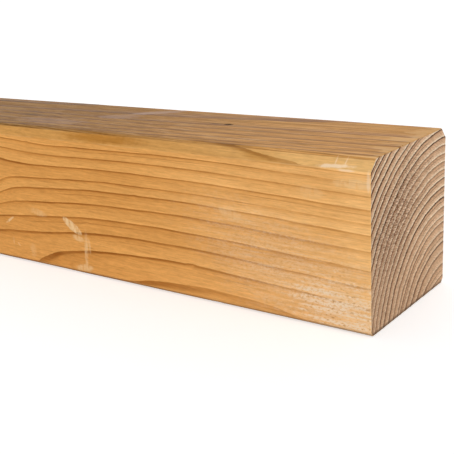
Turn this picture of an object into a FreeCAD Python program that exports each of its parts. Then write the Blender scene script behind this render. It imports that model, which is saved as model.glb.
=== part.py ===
import FreeCAD, Part
import os
import Sketcher

# Sawn softwood post, lying along X with its two ends cut square.
# +Z is up and -Y is the front. The origin is the middle of the face it lies on.

doc = FreeCAD.newDocument("WoodenPost")

# Driving dimensions: alias, millimetres, what it is
dimensions = [
    ("PostLength", 2400, "from one sawn end to the other"),
    ("PostWidth", 150, "front face to back face"),
    ("PostHeight", 150, "bottom face to top face"),
    ("TopArris", 10, "leg of the bevel on the two upper long edges"),
    ("BottomArris", 4, "leg of the bevel on the two lower long edges"),
]

sizes = doc.addObject("Spreadsheet::Sheet", "Sizes")
for row, (alias, value, note) in enumerate(dimensions, start=1):
    sizes.set(f"A{row}", alias)
    sizes.set(f"B{row}", str(value))
    sizes.set(f"C{row}", note)
    sizes.setAlias(f"B{row}", alias)
doc.recompute()


def origin_plane(body, role):
    """The body's own origin plane with this role, such as YZ_Plane."""
    for feature in body.Origin.OriginFeatures:
        if feature.Role == role:
            return feature
    raise ValueError(f"{body.Label} has no {role}")


def long_edges_at(feature, z):
    """Names of the straight edges that run along X at height z."""
    names = []
    for number, edge in enumerate(feature.Shape.Edges, start=1):
        first, last = edge.Vertexes[0].Point, edge.Vertexes[-1].Point
        along_x = abs(last.x - first.x) > 1e-6 and abs(last.y - first.y) < 1e-6
        at_height = abs(first.z - z) < 1e-6 and abs(last.z - z) < 1e-6
        if along_x and at_height:
            names.append(f"Edge{number}")
    return names


post = doc.addObject("PartDesign::Body", "Post")
post.Label = "post"

# Rectangular section in the YZ plane, its bottom on Z = 0 and centred on Y = 0
section = post.newObject("Sketcher::SketchObject", "Section")
section.AttachmentSupport = [(origin_plane(post, "YZ_Plane"), "")]
section.MapMode = "FlatFace"

half, top = sizes.PostWidth / 2, sizes.PostHeight
corners = [
    FreeCAD.Vector(-half, 0, 0),
    FreeCAD.Vector(half, 0, 0),
    FreeCAD.Vector(half, top, 0),
    FreeCAD.Vector(-half, top, 0),
]
bottom_line, back_line, top_line, front_line = section.addGeometry(
    [Part.LineSegment(a, b) for a, b in zip(corners, corners[1:] + corners[:1])], False
)

start, end = 1, 2  # the two ends of a sketch line
x_axis = -1
origin = (-1, start)

section.addConstraint([
    Sketcher.Constraint("Coincident", bottom_line, end, back_line, start),
    Sketcher.Constraint("Coincident", back_line, end, top_line, start),
    Sketcher.Constraint("Coincident", top_line, end, front_line, start),
    Sketcher.Constraint("Coincident", front_line, end, bottom_line, start),
    Sketcher.Constraint("Horizontal", top_line),
    Sketcher.Constraint("Vertical", back_line),
    Sketcher.Constraint("Vertical", front_line),
    Sketcher.Constraint("PointOnObject", bottom_line, start, x_axis),
    Sketcher.Constraint("Symmetric", bottom_line, start, bottom_line, end, *origin),
])
width = section.addConstraint(
    Sketcher.Constraint("DistanceX", bottom_line, start, bottom_line, end, 2 * half)
)
height = section.addConstraint(
    Sketcher.Constraint("DistanceY", back_line, start, back_line, end, top)
)
section.renameConstraint(width, "width")
section.renameConstraint(height, "height")
section.setExpression("Constraints.width", "Sizes.PostWidth")
section.setExpression("Constraints.height", "Sizes.PostHeight")

# Half the length each side of the section, both ends sawn square
stock = post.newObject("PartDesign::Pad", "Stock")
stock.Profile = section
stock.SideType = "Symmetric"
stock.setExpression("Length", "Sizes.PostLength")
doc.recompute()

# The long edges are bevelled, more on the upper two than on the lower two
top_arrises = post.newObject("PartDesign::Chamfer", "TopArrises")
top_arrises.Base = (stock, long_edges_at(stock, sizes.PostHeight))
top_arrises.ChamferType = "Equal distance"
top_arrises.setExpression("Size", "Sizes.TopArris")
doc.recompute()

bottom_arrises = post.newObject("PartDesign::Chamfer", "BottomArrises")
bottom_arrises.Base = (top_arrises, long_edges_at(top_arrises, 0))
bottom_arrises.ChamferType = "Equal distance"
bottom_arrises.setExpression("Size", "Sizes.BottomArris")
post.Tip = bottom_arrises
doc.recompute()

# Nothing is saved unless every feature and every shape is sound
sub_parts = [post]

for item in doc.Objects:
    if "Invalid" in item.State or "Error" in item.State:
        raise RuntimeError(f"{item.Label} failed: {item.State}")

for part in sub_parts:
    if part.Shape.isNull() or not part.Shape.isValid():
        raise RuntimeError(f"{part.Label} has no valid shape")

os.makedirs("parts", exist_ok=True)
for part in sub_parts:
    part.Shape.exportStep(f"parts/{part.Label}.step")
    box = part.Shape.BoundBox
    print(f"{part.Label}: {box.XLength:.1f} x {box.YLength:.1f} x {box.ZLength:.1f} mm")
    print(f"{part.Label}: {part.Shape.Volume / 1e9:.5f} m3, {len(part.Shape.Solids)} solid")
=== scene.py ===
import math
import bpy
import numpy as np
from mathutils import Matrix, Vector


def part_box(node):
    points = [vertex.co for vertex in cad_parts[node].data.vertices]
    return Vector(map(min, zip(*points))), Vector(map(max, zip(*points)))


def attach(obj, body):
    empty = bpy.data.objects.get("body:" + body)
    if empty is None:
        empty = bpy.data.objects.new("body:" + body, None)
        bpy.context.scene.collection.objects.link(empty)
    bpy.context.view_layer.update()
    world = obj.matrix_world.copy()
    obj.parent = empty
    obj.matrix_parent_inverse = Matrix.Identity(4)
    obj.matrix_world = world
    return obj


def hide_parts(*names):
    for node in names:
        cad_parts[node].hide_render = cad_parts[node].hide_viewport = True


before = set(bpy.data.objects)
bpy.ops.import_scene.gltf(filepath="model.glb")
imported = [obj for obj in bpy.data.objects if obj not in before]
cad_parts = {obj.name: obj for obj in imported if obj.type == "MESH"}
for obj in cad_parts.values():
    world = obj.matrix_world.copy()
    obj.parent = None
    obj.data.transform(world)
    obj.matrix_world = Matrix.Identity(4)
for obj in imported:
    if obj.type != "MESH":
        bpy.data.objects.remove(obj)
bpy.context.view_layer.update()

postLow, postHigh = (np.array(corner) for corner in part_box("post"))
print("frame loaded, post", (postHigh - postLow).round(3), "m")

mm = 0.001
nearEnd, farEnd = postHigh[0], postLow[0]  # the near end is the one with the scuffed corner
frontFace, backFace = postLow[1], postHigh[1]
underFace, topFace = postLow[2], postHigh[2]


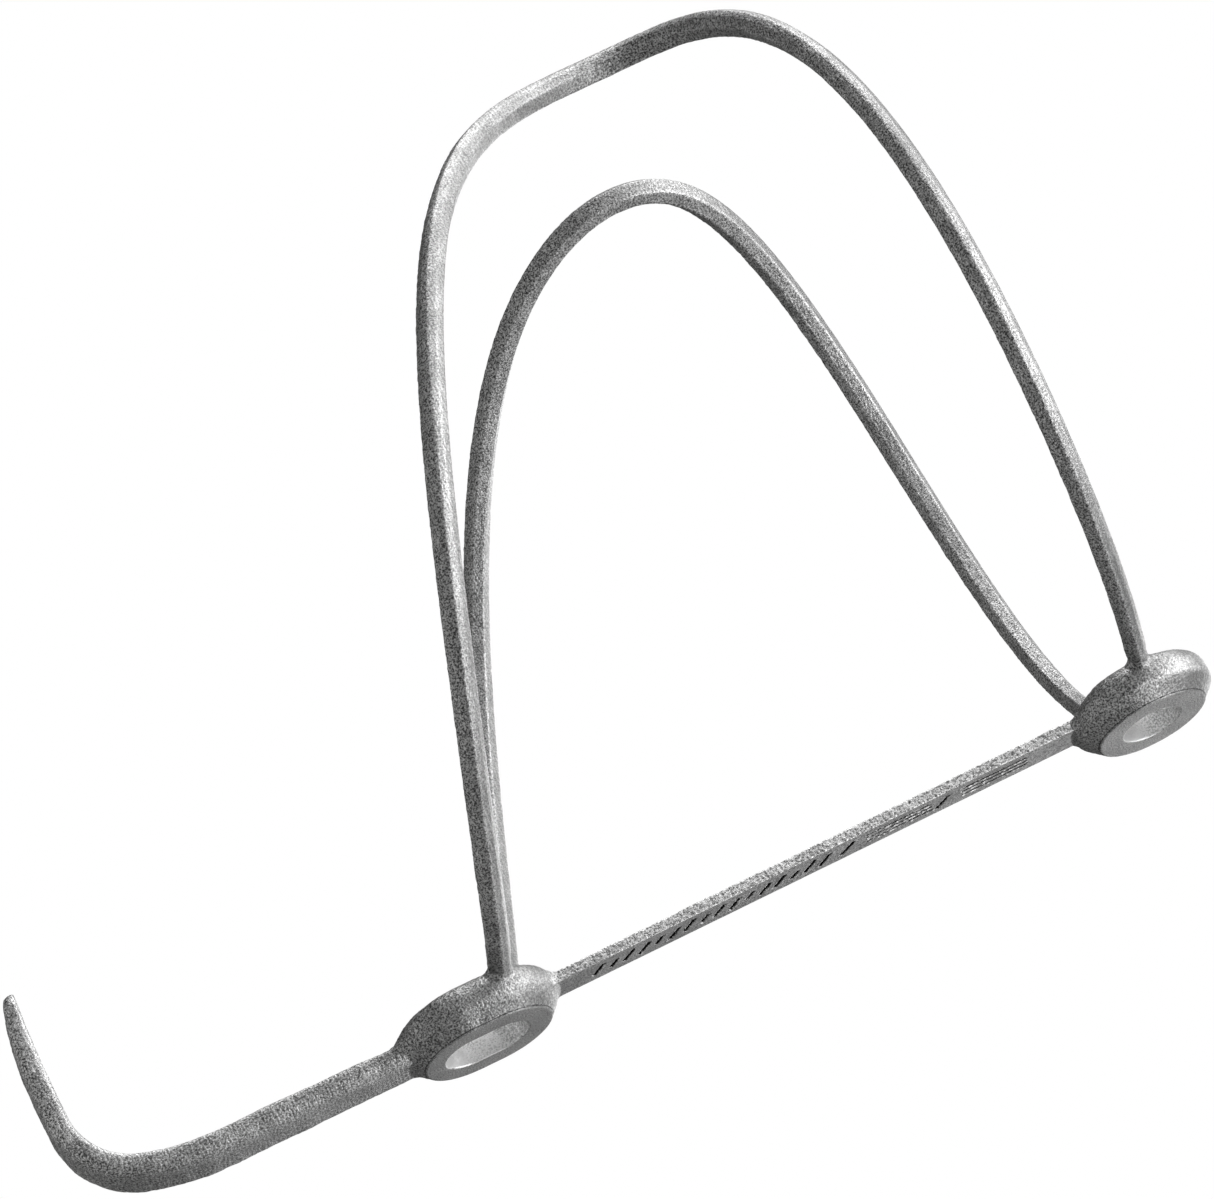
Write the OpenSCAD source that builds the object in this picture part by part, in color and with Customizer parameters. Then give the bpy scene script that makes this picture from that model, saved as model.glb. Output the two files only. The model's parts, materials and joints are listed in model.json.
┄┄┄┄┄┄
** Stated task **
Only the lines from the one containing "# The long edges" through the one containing "before = set(bpy.data.objects)" are to be reproduced, exactly as they appear.

** Solution to this problem **
# The long edges are bevelled, more on the upper two than on the lower two
top_arrises = post.newObject("PartDesign::Chamfer", "TopArrises")
top_arrises.Base = (stock, long_edges_at(stock, sizes.PostHeight))
top_arrises.ChamferType = "Equal distance"
top_arrises.setExpression("Size", "Sizes.TopArris")
doc.recompute()

bottom_arrises = post.newObject("PartDesign::Chamfer", "BottomArrises")
bottom_arrises.Base = (top_arrises, long_edges_at(top_arrises, 0))
bottom_arrises.ChamferType = "Equal distance"
bottom_arrises.setExpression("Size", "Sizes.BottomArris")
post.Tip = bottom_arrises
doc.recompute()

# Nothing is saved unless every feature and every shape is sound
sub_parts = [post]

for item in doc.Objects:
    if "Invalid" in item.State or "Error" in item.State:
        raise RuntimeError(f"{item.Label} failed: {item.State}")

for part in sub_parts:
    if part.Shape.isNull() or not part.Shape.isValid():
        raise RuntimeError(f"{part.Label} has no valid shape")

os.makedirs("parts", exist_ok=True)
for part in sub_parts:
    part.Shape.exportStep(f"parts/{part.Label}.step")
    box = part.Shape.BoundBox
    print(f"{part.Label}: {box.XLength:.1f} x {box.YLength:.1f} x {box.ZLength:.1f} mm")
    print(f"{part.Label}: {part.Shape.Volume / 1e9:.5f} m3, {len(part.Shape.Solids)} solid")
=== scene.py ===
import math
import bpy
import numpy as np
from mathutils import Matrix, Vector


def part_box(node):
    points = [vertex.co for vertex in cad_parts[node].data.vertices]
    return Vector(map(min, zip(*points))), Vector(map(max, zip(*points)))


def attach(obj, body):
    empty = bpy.data.objects.get("body:" + body)
    if empty is None:
        empty = bpy.data.objects.new("body:" + body, None)
        bpy.context.scene.collection.objects.link(empty)
    bpy.context.view_layer.update()
    world = obj.matrix_world.copy()
    obj.parent = empty
    obj.matrix_parent_inverse = Matrix.Identity(4)
    obj.matrix_world = world
    return obj


def hide_parts(*names):
    for node in names:
        cad_parts[node].hide_render = cad_parts[node].hide_viewport = True


before = set(bpy.data.objects)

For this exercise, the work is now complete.